Friday, May 16, 2008

The Caucasian Conundrum

One of the things that occurred during my little hiatus (the recent few weeks during which I failed to update this blog...) was that the tension between Georgia and Russia increased greatly. First, Russia announced an expansion of ties with Abkhazia and South Ossetia, two separatist regions within Georgia. Then Georgia claimed that Russia had shot down a couple of its drones. (Another Georgian drone had been shot down weeks earlier; video appeared to indicate that a Russian aircraft was responsible for that incident.) Most recently, Russia increased the number of its "peacekeepers" in Abkhazia. (It is unclear whether such an increase was permissible. A NATO spokesman said that an increase in Russian forces without Georgia's permission would violate a 1994 agreement, but European Union foreign policy chief Javier Solana said that the increase might be within permitted limits. See Stephen Castle, "NATO Accuses Russia of Stirring Tensions in Rebel Georgia Areas," New York Times, 1 May 2008.)

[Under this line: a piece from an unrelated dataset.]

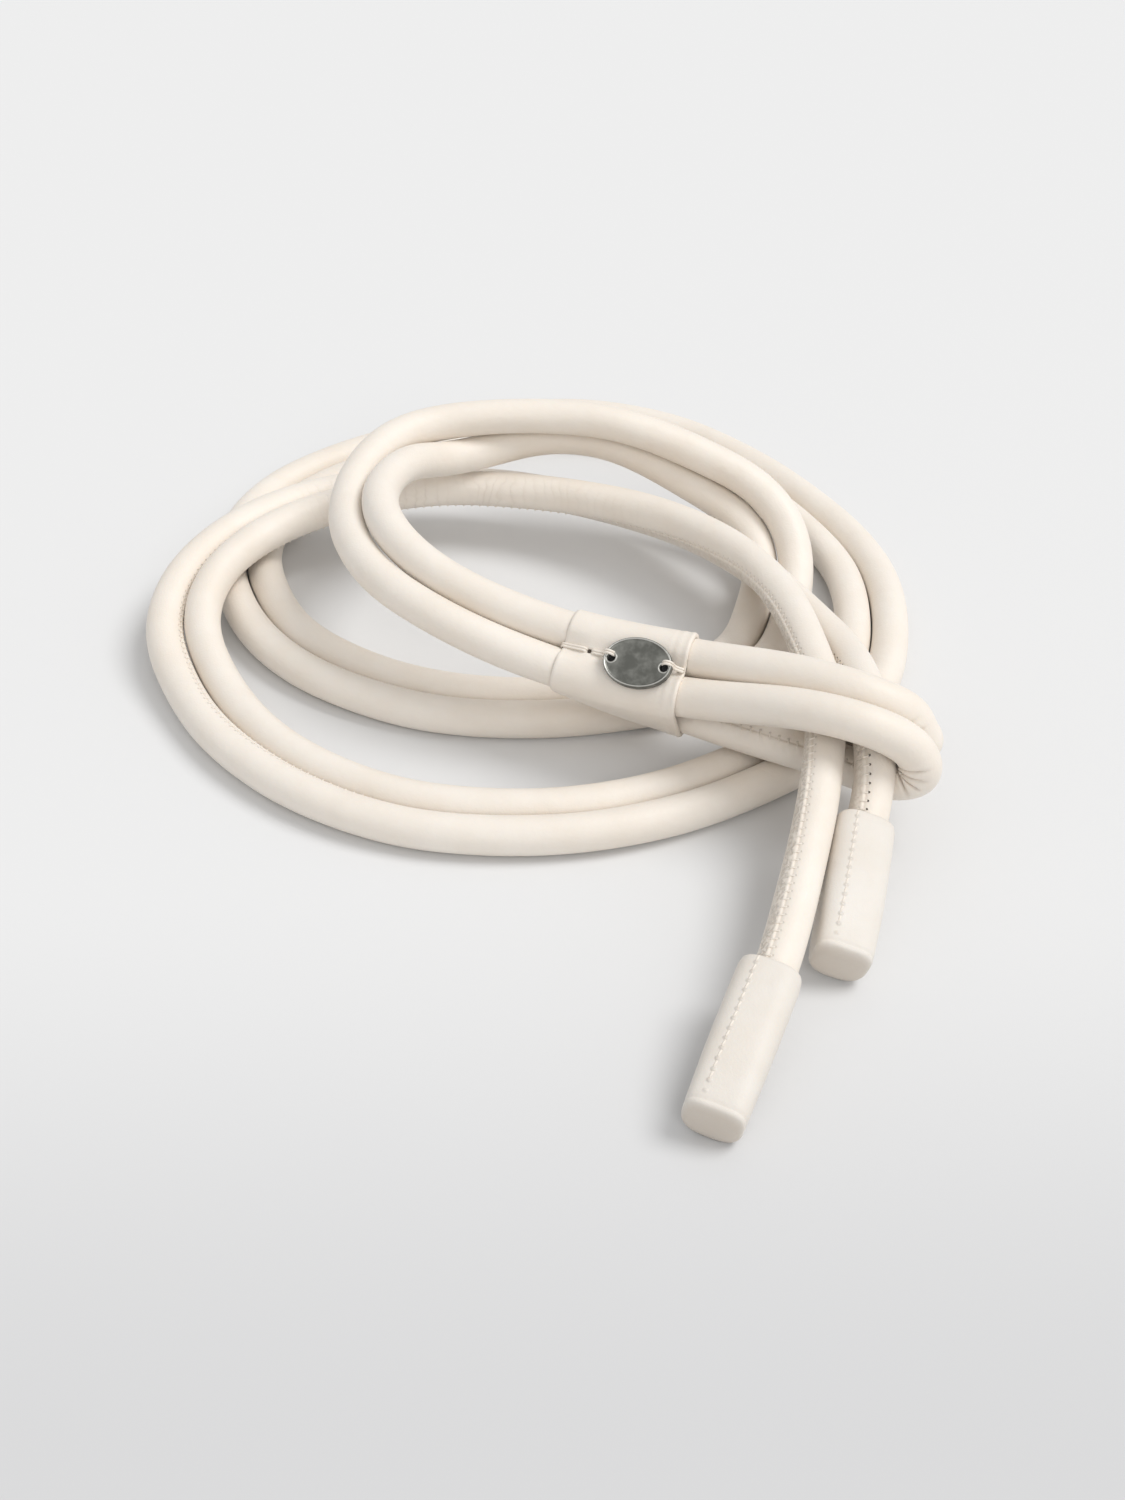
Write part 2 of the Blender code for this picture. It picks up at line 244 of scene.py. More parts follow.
# Threads: diameter and number of sides.
SEAM_THREAD = (0.4, 5)
TIP_THREAD = (0.5, 6)
BADGE_THREAD = (0.6, 8)
BADGE_THREAD_POINTS = 26
# The badge's thread is doubled: how far each one lies off the middle.
BADGE_THREAD_ASIDE = (-0.3, 0.3)

# Where the keeper ends, on the middle line of its upper layer: x, y.
KEEPER_ENDS = ((8.7, -18.0), (35.7, -29.8))
KEEPER_INNER_RADIUS = 4.72
# The outer radius at the left end and at the right end.
KEEPER_OUTER_RADII = (5.4, 5.8)
# How far the right end's section leans, in degrees.
KEEPER_LEAN = 12.0
# How deep the valley between the upper strands is: along the middle, and at the ends.
KEEPER_VALLEYS = (1.1, 2.4)
# How far in from an end the valley has its middle depth.
VALLEY_REACH = 7.0
# The rows of the route that run through the keeper: the upper layer's, and the lower layer's count.
UPPER_ROWS = slice(7, 13)
LOWER_ROWS = 4
UPPER_SAMPLES = 2400
LOWER_SAMPLES = 1200
# The keeper's direction is read this many samples before and after a place.
DIRECTION_SAMPLES = 30
# How far from the upper pair's middle line a strand is looked for.
UPPER_REACH = 15.0
LOWER_REACH = 25.0
KEEPER_SECTIONS = 120
KEEPER_ANGLES = 96
VALLEY_POINTS = 27
# The inner side near each end: rings, how many sections apart, and how much flatter the valley is.
INNER_RINGS = 6
INNER_RING_STEP = 2
INNER_VALLEY_RISE = 0.4
# How much wider than the inner side the rings at the edges are.
EDGE_LIFT = 0.12
# The outer side's rounding at its ends: depth, and how far in it reaches.
EDGE_DROP = 0.28
EDGE_REACH = 0.55
# Ripples near the right end: height, and the sine's angle over the keeper's whole length.
RIPPLE_HEIGHT = 0.045
RIPPLE_ANGLE = 78
# Where the thread goes into the keeper: distance from its left end.
KEEPER_HOLE = 6.6
# That hole's half length and half width, and how deep its rim is drawn in.
KEEPER_HOLE_HALVES = (1.05, 0.5)
KEEPER_HOLE_DEPTH = 0.6

BADGE_LENGTH = 16.2
BADGE_WIDTH = 11.8
BADGE_ALONG_KEEPER = 0.67
# How far the badge sits off the middle, towards the right strand.
BADGE_ASIDE = 0.9
BADGE_HOLE_DIAMETER = 1.8
BADGE_HOLE_SPACING = 12.6
BADGE_LIFT = 7.25
BADGE_ANGLES = 220
BADGE_FACE_RINGS = 44
# The badge's rim: how far in from its edge, and height over its middle plane.
BADGE_PROFILE = (
    (0.25, -0.8),
    (0.0, -0.6),
    (0.0, 0.4),
    (0.05, 0.6),
    (0.15, 0.74),
    (0.3, 0.8),
    (0.46, 0.74),
    (0.56, 0.6),
    (0.66, 0.44),
    (0.9, 0.38),
)
# The rows of that table that are worn: the first, the brightest and how far the wear fades. The rows
# before the first are the side wall, which gets painted shade.
FIRST_WORN_ROW = 4
WORN_ROW = 5.4
WORN_REACH = 2.0
# How worn other places are: 1 is bright, and below 0 is painted shade, darker on the side wall and
# black in the holes.
BADGE_SIDE_SHADE = -0.45
BADGE_HOLE_SHADE = -1.0
COLLAR_WEAR = 0.8
# The face inside the rim: height at its edge, and how much higher its middle is.
FACE_HEIGHT = 0.38
FACE_DOME = 0.12
BADGE_HOLE_DEPTH = 1.0
# The raised collar round a hole: distance from the hole's edge, width and height.
COLLAR_AWAY = 0.3
COLLAR_WIDTH = 0.2
COLLAR_HEIGHT = 0.16

TIP_LENGTH = 36.0
TIP_CAVITY_DEPTH = 23.5
# The tips stand out further on their sewn left side.
TIP_OFFSET = 0.8
# How far each tip is turned about its own length, in degrees: its left side is the higher one.
TIP_ROLLS = {"left_tip": 9.0, "right_tip": 18.0}
# Between a strand's end and the bottom of its tip's socket.
CLEARANCE = 0.3
# The leather tips: share of the length, width, height and how square the section's corners are.
TIP_SECTIONS = (
    (0.0, 12.3, 11.5, 3.0),
    (0.012, 12.9, 12.0, 3.1),
    (0.05, 13.3, 12.1, 3.2),
    (0.2, 13.4, 12.1, 3.3),
    (0.45, 13.3, 12.0, 3.4),
    (0.65, 13.1, 11.8, 3.6),
    (0.85, 12.7, 10.8, 3.8),
    (0.94, 12.55, 10.2, 3.8),
    (0.957, 12.2, 9.85, 3.7),
    (0.972, 12.45, 10.1, 3.6),
    (0.988, 12.1, 9.7, 3.4),
    (1.0, 11.1, 8.6, 3.2),
)
# A tip's underside is straight, as far down as that of a section this high.
TIP_FULL_HEIGHT = 12.1
# How much rounder the corners of the underside are.
UNDERSIDE_ROUNDER = 0.5
TIP_ANGLES = 96
# Where a tip's rings are, as shares of its length.
TIP_RING_SHARES = (
    *(0.0, 0.004, 0.012, 0.025, 0.05, 0.09),
    *np.linspace(0.13, 0.93, 34),
    *(0.945, 0.953, 0.96, 0.966, 0.972, 0.98, 0.988, 0.995, 1.0),
)
# The socket's rings: depths inside the tip, and the gap between socket and strand.
SOCKET_DEPTHS = (6.0, 3.0, 0.6)
SOCKET_GAP = 0.25
# The end face's rings: how far in from the outline, and how far out they stand.
TIP_END_RINGS = ((0.6, 0.25), (1.4, 0.4), (2.6, 0.45), (4.0, 0.45))
TIP_STITCH_START = 1.2
TIP_STITCH_PITCH = 2.35
TIP_STITCH_OFFSET = 3.1
# The share of the tip's length that has stitches.
TIP_STITCHED = 0.9
# A tip stitch: places along it, and heights over the leather.
TIP_STITCH = ((-0.75, -0.35), (-0.6, -0.1), (0.0, 0.0), (0.6, -0.1), (0.75, -0.35))
TIP_STITCH_SLANT = 0.15
# A place across the tip that lies outside its row of stitches.
OFF_THE_ROW = 9.0

CAMERA_PLACE = (7.86, -406.22, 304.2)
CAMERA_TILT = 52.0
CAMERA_LENS = 50.4
FRAME_HEIGHT = 36.0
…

All of this poses a quandary for the United States, since there seem to be few good options. On the one hand, it would like to support Georgia, a struggling post-Soviet democracy strategically located in the Caucasus along the potential route of an important oil pipeline and threatened by its much larger northern neighbor. On the other hand, the United States does not want to antagonize that neighbor and risk war with it. What's a superpower to do?

The answer is that we need to arm Georgia. It is true that I am not a big fan of getting mixed up in disputes in Russia's back yard; for example, I have always opposed the enlargement of NATO into the former Soviet Union. However, there are several reasons for which we should consider selling weapons to Georgia, perhaps at a steep discount.

First, arms sales would signal a U.S. commitment to Georgia after the MAP fiasco. (The United States strongly supported the extension of NATO "membership action plans" to Georgia and Ukraine, but NATO rejected the proposal at its summit in Bucharest, agreeing merely to reconsider the issue at the end of the year.) Although I was glad that the MAP proposal failed, the United States appeared weak, and the result at Bucharest certainly emboldened Russia to act more freely in Georgia.

Second, arms sales would signal displeasure with Russia's recent troop increase. Even if that increase were within permitted limits, it certainly was not helpful.

Third, arms sales would not upset Russia nearly as much as a deployment of NATO forces or the extension of a MAP, since arms transfers do not necessarily imply any permanent involvement or creep into Russia's sphere of influence. (Although arms sales can be a means of exerting influence with another country, a limited sale to Georgia would be unlikely to alarm Russia about any major U.S. presence in the country.)

Fourth, by reminding all parties involved that military action would be counterproductive, an arms transfer might encourage them to find a peaceful solution, such as the reintegration of the breakaway regions into Georgia in exchange for Georgia's agreement not to seek NATO membership. (This solution would probably be the best outcome, in any case. Although Abkhazia and South Ossetia would certainly object, Russia is the actor that really matters. If it agreed to such a solution, then Abkhaza and South Ossetia would have to accept reintegration into Georgia.)

There is one potential problem, however. Russia justified its recent increase of "peacekeepers" by claiming that Georgia was acquiring offensive arms in preparation for an attack on Abkhazia. (Georgia denied the claim.) How could the United States provide weapons to Georgia without giving Russia clear justification for its moves? The answer is that the United States must provide only defensive materiel, such as fixed air defense items. The sale of only defensive arms would limit Georgia's ability to use the items in any offensive against its breakaway regions (which could easily lead to war with Russia). Because such a sale would not significantly increase Georgia's ability to attack these regions, Russia would have a hard time using it to justify any provocative behavior supposedly in defense of the Abkhazians. Furthermore, providing Georgia with defensive arms might dissuade its enemies from mounting any attack upon it. We have already seen the use of Russian air power in Georgia (when a Russian aircraft shot down the first Georgian drone), so an air defense upgrade could greatly improve Georgia's ability to repel any attack.

In a situation in which the United States has few good options, providing a limited amount of defensive arms to Georgia might be the prudent way to support Tbilisi while avoiding any significant escalation in the region and might encourage all parties to work toward a comprehensive solution to Georgia's difficulties.